▼

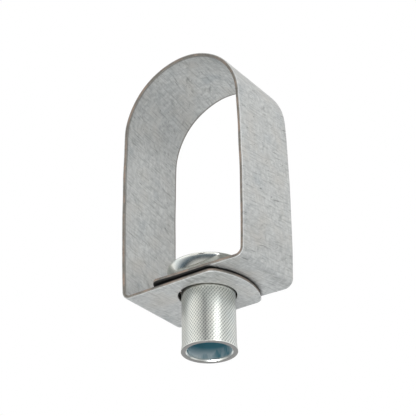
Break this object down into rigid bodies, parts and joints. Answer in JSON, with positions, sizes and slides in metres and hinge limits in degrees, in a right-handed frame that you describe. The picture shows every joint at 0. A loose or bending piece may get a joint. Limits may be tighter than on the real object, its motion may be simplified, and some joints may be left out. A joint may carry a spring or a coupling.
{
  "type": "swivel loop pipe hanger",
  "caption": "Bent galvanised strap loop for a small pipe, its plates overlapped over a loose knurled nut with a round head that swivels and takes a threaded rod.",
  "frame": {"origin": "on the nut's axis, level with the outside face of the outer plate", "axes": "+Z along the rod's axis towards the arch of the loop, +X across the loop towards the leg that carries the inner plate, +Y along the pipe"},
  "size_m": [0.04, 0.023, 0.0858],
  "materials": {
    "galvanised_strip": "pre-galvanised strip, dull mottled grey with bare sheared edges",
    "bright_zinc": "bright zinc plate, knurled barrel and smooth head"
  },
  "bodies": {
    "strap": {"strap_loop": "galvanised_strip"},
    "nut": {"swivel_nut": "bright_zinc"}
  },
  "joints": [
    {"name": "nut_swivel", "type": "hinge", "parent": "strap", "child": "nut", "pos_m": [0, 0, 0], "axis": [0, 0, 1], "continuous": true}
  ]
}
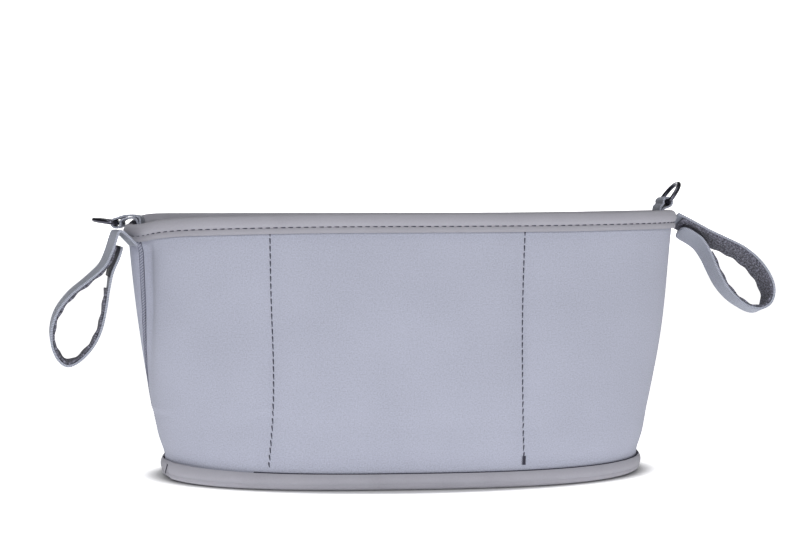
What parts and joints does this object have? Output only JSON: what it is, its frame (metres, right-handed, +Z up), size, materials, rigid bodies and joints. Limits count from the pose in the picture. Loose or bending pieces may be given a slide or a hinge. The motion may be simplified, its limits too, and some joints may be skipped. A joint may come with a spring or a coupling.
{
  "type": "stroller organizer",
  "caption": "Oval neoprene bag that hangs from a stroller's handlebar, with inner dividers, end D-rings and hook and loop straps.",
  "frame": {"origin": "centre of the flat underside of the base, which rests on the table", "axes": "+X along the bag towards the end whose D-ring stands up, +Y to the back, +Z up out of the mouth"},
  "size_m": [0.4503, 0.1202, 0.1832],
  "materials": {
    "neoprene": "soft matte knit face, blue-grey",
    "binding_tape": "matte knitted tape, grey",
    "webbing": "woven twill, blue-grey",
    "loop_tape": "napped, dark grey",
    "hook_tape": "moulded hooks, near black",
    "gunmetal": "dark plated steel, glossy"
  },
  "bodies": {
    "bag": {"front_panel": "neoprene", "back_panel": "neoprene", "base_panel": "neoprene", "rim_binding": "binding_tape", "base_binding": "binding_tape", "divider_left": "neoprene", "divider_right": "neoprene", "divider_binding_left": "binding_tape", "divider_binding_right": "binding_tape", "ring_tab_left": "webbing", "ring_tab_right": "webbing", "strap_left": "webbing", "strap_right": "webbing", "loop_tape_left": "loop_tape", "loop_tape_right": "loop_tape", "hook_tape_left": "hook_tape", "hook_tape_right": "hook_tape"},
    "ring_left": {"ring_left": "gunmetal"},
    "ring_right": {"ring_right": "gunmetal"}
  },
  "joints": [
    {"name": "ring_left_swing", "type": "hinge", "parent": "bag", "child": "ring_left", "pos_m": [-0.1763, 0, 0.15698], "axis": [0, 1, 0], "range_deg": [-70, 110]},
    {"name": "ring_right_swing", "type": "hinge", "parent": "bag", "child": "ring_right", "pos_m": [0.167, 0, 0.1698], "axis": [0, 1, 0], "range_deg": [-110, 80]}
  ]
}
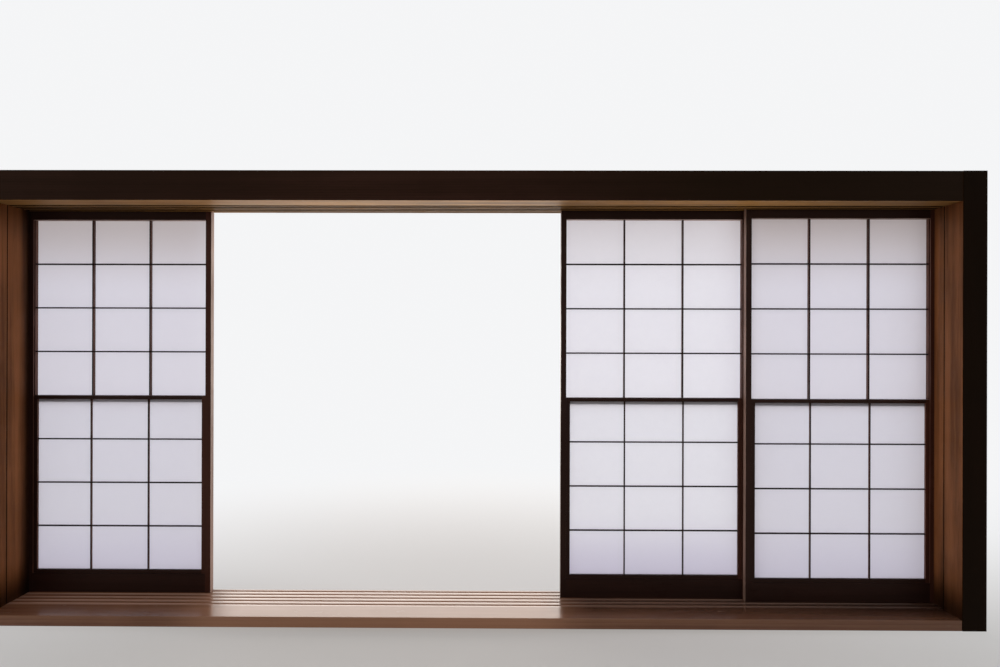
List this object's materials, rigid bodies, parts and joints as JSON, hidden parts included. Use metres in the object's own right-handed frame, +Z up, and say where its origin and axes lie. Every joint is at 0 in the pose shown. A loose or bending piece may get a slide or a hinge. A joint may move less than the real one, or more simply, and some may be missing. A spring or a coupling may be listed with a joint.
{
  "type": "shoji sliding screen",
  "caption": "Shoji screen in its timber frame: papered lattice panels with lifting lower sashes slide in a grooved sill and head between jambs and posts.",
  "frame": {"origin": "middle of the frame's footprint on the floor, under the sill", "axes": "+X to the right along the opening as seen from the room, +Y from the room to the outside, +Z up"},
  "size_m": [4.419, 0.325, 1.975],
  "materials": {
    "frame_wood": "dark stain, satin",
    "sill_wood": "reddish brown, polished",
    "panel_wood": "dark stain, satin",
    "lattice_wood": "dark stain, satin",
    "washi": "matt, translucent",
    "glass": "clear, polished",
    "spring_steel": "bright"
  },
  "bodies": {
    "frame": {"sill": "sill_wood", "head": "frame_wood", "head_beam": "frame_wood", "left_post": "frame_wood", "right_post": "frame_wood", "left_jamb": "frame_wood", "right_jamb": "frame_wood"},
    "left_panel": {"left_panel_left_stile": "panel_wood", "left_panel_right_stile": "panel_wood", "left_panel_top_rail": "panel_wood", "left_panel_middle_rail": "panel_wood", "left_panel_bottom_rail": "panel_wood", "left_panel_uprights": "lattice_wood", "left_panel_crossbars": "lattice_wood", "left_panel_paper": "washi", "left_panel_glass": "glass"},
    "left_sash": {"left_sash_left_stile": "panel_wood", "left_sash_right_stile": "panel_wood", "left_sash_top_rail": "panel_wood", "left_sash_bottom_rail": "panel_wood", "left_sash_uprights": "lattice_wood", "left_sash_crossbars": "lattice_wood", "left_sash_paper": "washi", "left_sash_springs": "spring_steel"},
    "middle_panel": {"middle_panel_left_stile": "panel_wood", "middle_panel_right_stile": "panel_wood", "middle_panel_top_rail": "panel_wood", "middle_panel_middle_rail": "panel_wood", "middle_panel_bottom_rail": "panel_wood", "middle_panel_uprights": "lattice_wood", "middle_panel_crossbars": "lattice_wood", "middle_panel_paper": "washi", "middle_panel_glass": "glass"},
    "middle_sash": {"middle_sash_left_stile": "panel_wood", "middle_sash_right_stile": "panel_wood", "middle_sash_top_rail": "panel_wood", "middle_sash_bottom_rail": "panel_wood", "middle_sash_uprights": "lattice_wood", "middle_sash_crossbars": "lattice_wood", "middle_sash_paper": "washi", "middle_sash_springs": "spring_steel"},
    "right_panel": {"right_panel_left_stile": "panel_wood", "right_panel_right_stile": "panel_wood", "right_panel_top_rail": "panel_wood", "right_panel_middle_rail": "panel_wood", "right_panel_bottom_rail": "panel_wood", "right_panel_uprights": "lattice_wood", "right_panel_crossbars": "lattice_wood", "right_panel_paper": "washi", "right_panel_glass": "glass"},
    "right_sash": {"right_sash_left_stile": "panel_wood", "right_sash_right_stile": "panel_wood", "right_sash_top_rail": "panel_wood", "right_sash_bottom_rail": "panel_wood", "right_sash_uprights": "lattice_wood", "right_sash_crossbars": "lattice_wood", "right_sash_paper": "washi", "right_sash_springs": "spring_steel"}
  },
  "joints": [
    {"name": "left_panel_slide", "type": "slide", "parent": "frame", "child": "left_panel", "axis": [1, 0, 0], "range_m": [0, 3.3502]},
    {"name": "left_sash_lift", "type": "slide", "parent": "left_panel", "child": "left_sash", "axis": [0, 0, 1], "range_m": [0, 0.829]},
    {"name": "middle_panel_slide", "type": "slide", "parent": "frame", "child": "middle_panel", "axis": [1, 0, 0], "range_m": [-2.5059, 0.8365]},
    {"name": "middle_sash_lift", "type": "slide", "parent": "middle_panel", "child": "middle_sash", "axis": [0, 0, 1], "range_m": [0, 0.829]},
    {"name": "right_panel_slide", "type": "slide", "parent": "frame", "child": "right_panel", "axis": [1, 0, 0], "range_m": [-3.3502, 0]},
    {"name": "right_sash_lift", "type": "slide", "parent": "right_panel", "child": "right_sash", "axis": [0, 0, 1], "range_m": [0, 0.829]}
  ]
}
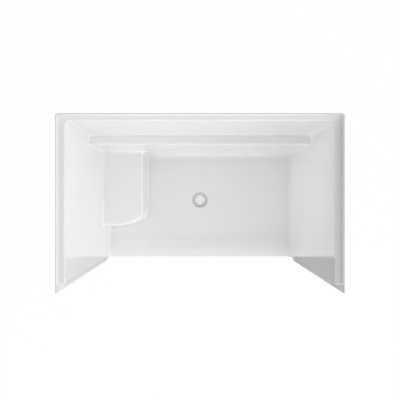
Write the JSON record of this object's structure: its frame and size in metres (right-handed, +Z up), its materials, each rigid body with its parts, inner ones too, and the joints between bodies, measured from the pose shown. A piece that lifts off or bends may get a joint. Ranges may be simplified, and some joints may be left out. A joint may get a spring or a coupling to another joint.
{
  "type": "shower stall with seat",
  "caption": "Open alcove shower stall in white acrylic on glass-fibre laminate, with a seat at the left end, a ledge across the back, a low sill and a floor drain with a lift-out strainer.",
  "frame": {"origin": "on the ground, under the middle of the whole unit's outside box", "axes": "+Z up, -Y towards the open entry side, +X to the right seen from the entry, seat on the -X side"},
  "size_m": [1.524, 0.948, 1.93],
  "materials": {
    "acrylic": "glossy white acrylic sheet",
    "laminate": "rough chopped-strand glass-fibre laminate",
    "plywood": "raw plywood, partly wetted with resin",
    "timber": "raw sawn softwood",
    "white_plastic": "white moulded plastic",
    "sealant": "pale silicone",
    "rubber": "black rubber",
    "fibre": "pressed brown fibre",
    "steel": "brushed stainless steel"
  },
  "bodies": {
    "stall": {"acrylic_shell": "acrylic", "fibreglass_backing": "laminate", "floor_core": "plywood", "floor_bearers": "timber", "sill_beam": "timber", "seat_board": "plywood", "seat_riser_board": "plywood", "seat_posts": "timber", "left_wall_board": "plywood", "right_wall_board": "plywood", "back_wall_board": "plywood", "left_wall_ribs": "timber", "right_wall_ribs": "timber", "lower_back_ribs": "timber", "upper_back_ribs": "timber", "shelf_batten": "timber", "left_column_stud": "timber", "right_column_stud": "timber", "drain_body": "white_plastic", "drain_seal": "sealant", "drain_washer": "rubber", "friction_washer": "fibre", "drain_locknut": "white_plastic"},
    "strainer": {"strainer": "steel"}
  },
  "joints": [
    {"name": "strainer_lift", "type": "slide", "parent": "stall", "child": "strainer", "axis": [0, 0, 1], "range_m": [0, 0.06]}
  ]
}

▲

## [What to do]
Copy each line that holds the word "inner".

## [Worked solution]
  "frame": {"origin": "on the nut's axis, level with the outside face of the outer plate", "axes": "+Z along the rod's axis towards the arch of the loop, +X across the loop towards the leg that carries the inner plate, +Y along the pipe"},
  "caption": "Oval neoprene bag that hangs from a stroller's handlebar, with inner dividers, end D-rings and hook and loop straps.",
Write the JSON record of this object's structure: its frame and size in metres (right-handed, +Z up), its materials, each rigid body with its parts, inner ones too, and the joints between bodies, measured from the pose shown. A piece that lifts off or bends may get a joint. Ranges may be simplified, and some joints may be left out. A joint may get a spring or a coupling to another joint.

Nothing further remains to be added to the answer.